• _WHAT IS NEEDED_
Output exactly the lines that run from the line containing "width, height, middle, reach = BLOCK" through the line containing "if empty is", with both ends included.
++++++++++++++++++++
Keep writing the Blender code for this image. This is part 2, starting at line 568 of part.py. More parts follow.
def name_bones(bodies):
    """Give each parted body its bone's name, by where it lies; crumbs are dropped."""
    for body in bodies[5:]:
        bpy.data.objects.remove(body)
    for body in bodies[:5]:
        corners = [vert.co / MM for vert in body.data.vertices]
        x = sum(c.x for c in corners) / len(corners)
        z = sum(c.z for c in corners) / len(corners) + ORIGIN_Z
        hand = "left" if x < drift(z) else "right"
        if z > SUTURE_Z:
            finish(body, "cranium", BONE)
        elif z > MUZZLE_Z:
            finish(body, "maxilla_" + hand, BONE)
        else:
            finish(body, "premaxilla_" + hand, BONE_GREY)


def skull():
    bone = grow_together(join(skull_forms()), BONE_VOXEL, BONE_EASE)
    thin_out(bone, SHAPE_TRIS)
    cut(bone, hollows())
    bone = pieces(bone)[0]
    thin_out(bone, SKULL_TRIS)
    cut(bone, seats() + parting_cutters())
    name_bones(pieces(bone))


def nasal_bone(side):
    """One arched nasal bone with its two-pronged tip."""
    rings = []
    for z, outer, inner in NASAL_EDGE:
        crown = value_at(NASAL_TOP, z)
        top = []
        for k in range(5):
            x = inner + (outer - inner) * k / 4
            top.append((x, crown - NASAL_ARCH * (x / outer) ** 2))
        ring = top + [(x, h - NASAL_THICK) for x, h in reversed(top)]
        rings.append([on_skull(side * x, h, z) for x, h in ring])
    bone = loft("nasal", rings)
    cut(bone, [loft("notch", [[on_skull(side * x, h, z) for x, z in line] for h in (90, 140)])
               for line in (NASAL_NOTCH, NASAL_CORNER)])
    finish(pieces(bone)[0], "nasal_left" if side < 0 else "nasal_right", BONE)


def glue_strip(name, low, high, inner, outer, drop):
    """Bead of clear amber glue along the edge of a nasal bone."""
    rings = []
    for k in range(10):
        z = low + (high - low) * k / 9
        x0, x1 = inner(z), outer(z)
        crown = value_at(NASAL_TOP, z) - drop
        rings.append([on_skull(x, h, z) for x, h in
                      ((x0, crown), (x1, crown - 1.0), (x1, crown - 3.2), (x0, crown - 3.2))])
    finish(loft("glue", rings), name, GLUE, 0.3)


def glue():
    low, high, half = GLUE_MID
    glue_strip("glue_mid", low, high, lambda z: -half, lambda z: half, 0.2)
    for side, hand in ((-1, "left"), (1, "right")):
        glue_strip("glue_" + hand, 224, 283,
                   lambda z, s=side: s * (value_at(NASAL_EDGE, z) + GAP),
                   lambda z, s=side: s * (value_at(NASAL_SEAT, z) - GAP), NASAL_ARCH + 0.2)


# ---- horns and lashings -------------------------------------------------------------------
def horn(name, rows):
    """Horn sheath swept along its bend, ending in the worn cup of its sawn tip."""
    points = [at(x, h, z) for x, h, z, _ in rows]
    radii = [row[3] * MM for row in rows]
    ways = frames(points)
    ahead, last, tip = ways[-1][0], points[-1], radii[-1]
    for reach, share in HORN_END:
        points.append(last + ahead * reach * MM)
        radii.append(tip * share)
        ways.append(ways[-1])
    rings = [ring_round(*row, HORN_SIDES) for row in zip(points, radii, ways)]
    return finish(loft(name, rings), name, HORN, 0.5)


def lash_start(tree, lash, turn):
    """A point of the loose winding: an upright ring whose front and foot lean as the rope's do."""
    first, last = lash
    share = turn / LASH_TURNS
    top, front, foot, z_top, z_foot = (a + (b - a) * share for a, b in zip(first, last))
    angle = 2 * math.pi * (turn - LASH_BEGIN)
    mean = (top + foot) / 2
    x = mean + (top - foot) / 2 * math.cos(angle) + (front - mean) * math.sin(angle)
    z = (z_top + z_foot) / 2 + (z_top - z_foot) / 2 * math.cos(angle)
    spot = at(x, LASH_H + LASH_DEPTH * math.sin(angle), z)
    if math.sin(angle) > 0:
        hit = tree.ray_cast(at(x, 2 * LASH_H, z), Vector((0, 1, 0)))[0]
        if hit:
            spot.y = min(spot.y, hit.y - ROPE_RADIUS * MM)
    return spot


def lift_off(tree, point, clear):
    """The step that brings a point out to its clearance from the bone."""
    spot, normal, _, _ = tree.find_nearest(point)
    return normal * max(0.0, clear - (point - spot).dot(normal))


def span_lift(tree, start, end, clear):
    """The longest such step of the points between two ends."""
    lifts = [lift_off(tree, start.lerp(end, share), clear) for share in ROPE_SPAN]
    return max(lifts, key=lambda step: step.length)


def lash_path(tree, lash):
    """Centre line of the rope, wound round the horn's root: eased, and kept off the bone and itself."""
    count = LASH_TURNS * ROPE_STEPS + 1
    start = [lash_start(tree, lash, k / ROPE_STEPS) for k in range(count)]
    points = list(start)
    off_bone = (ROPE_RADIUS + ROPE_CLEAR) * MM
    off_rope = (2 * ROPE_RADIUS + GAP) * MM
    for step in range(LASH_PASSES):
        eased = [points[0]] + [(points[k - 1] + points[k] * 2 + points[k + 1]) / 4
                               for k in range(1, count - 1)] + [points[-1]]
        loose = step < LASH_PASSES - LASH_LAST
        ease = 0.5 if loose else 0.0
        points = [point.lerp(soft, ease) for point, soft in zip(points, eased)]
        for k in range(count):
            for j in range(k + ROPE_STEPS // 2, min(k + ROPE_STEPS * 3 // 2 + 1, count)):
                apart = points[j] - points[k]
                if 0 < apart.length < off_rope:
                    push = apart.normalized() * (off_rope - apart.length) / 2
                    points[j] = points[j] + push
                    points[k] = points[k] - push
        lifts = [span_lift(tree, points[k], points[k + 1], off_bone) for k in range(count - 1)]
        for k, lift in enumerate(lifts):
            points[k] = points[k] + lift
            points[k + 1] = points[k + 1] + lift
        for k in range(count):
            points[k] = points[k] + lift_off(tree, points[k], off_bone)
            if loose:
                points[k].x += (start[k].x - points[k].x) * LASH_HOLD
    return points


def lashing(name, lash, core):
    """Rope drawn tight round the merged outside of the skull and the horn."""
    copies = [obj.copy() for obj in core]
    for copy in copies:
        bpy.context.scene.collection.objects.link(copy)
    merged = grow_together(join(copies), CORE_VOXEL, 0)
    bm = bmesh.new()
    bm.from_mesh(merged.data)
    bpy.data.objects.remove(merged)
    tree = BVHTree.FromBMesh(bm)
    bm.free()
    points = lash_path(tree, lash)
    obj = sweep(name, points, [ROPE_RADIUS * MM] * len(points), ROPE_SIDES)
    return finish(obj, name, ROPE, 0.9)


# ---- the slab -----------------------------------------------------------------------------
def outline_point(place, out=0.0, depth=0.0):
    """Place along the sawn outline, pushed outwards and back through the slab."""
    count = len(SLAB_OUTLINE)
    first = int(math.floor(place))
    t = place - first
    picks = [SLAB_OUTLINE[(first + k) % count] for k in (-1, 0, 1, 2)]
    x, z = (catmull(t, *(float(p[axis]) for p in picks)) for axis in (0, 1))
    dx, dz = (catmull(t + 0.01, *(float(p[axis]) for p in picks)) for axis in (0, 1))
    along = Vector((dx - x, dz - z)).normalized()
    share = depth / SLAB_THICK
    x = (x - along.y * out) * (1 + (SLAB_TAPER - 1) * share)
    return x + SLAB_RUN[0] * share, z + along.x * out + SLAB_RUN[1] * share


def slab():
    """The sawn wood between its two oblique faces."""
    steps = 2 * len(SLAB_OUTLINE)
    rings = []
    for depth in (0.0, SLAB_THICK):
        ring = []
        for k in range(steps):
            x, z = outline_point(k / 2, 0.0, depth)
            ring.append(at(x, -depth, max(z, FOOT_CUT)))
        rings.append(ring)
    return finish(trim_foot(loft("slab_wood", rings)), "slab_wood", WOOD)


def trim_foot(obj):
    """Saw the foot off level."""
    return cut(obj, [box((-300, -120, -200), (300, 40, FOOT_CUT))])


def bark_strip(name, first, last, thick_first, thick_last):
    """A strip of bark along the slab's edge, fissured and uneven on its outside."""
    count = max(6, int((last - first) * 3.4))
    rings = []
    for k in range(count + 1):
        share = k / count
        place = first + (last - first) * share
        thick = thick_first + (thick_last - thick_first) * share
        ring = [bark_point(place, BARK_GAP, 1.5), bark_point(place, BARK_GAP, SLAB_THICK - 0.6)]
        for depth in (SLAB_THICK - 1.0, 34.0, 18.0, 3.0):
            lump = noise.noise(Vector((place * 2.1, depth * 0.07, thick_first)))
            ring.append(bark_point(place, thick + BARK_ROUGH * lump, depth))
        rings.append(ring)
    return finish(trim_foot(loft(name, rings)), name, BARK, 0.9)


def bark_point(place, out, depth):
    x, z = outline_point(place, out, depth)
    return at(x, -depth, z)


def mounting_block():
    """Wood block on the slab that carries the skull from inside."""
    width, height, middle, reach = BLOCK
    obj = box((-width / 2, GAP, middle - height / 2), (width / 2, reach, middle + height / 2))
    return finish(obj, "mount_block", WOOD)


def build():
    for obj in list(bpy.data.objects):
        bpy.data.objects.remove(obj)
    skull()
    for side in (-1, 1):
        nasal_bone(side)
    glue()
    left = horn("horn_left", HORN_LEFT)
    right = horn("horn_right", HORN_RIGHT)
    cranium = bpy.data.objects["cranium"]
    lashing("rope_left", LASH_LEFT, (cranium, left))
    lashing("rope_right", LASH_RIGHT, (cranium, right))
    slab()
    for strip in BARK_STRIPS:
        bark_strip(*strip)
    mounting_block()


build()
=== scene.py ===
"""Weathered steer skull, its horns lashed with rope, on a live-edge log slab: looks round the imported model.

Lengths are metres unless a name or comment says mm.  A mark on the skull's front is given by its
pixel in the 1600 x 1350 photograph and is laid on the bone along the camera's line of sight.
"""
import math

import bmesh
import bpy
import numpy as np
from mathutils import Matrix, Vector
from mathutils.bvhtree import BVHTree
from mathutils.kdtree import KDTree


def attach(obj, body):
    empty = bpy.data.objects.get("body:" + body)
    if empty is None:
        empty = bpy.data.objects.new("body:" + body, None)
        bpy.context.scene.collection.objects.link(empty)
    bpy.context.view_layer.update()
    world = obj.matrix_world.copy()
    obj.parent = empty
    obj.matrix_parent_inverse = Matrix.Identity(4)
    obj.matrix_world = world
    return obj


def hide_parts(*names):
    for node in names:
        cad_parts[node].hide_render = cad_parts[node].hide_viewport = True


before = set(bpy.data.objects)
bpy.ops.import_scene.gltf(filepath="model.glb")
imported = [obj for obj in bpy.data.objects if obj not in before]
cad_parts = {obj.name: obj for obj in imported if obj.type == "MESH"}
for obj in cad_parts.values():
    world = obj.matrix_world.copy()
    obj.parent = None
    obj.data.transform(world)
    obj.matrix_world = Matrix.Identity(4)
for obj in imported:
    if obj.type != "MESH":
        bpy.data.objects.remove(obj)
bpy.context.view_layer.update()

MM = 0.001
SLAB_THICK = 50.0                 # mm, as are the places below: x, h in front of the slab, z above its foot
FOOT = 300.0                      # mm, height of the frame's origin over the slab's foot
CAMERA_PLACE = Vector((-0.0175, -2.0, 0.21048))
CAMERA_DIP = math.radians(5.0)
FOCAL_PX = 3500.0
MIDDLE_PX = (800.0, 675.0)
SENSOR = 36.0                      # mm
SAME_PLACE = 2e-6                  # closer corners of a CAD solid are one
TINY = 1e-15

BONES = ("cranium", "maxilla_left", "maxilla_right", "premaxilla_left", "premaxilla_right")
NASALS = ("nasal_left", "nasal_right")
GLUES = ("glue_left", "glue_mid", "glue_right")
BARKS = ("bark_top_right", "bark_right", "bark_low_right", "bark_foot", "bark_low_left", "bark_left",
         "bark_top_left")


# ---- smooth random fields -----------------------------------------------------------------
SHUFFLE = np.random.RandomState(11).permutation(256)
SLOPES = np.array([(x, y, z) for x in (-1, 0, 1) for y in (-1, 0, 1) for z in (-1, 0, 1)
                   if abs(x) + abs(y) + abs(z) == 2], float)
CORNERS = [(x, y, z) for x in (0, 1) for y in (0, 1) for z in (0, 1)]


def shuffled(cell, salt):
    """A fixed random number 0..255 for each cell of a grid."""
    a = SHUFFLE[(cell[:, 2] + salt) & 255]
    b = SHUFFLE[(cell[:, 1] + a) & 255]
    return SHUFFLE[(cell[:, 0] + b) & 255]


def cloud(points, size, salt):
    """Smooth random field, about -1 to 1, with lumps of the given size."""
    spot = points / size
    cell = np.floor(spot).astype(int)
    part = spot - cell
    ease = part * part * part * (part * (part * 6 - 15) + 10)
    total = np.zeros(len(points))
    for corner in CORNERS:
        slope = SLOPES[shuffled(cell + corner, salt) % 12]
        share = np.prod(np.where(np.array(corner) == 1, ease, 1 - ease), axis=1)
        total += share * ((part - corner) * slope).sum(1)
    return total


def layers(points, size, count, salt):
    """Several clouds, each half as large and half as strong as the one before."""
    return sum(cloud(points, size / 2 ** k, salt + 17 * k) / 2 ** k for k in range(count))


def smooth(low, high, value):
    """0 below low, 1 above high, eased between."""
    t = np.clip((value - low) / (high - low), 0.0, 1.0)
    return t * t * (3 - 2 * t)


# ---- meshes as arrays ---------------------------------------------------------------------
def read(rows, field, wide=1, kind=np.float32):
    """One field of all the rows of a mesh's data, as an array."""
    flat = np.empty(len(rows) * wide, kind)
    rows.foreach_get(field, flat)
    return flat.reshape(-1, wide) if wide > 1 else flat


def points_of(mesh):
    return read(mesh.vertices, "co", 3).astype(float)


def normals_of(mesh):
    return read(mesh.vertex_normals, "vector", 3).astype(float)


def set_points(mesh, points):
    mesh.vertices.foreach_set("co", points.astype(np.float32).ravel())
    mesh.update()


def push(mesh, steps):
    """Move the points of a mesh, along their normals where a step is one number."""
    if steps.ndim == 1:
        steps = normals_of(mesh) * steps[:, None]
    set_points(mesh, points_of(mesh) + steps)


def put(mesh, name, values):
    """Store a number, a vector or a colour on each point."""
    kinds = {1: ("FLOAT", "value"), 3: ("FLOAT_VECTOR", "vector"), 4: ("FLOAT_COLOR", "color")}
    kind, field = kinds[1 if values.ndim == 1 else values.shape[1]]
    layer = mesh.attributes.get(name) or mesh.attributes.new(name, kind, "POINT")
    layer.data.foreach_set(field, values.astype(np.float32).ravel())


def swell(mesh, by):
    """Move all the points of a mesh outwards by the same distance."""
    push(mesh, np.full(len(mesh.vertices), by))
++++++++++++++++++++
• _EXERCISE RESPONSE_
    width, height, middle, reach = BLOCK
    obj = box((-width / 2, GAP, middle - height / 2), (width / 2, reach, middle + height / 2))
    return finish(obj, "mount_block", WOOD)


def build():
    for obj in list(bpy.data.objects):
        bpy.data.objects.remove(obj)
    skull()
    for side in (-1, 1):
        nasal_bone(side)
    glue()
    left = horn("horn_left", HORN_LEFT)
    right = horn("horn_right", HORN_RIGHT)
    cranium = bpy.data.objects["cranium"]
    lashing("rope_left", LASH_LEFT, (cranium, left))
    lashing("rope_right", LASH_RIGHT, (cranium, right))
    slab()
    for strip in BARK_STRIPS:
        bark_strip(*strip)
    mounting_block()


build()
=== scene.py ===
"""Weathered steer skull, its horns lashed with rope, on a live-edge log slab: looks round the imported model.

Lengths are metres unless a name or comment says mm.  A mark on the skull's front is given by its
pixel in the 1600 x 1350 photograph and is laid on the bone along the camera's line of sight.
"""
import math

import bmesh
import bpy
import numpy as np
from mathutils import Matrix, Vector
from mathutils.bvhtree import BVHTree
from mathutils.kdtree import KDTree


def attach(obj, body):
    empty = bpy.data.objects.get("body:" + body)
    if empty is None:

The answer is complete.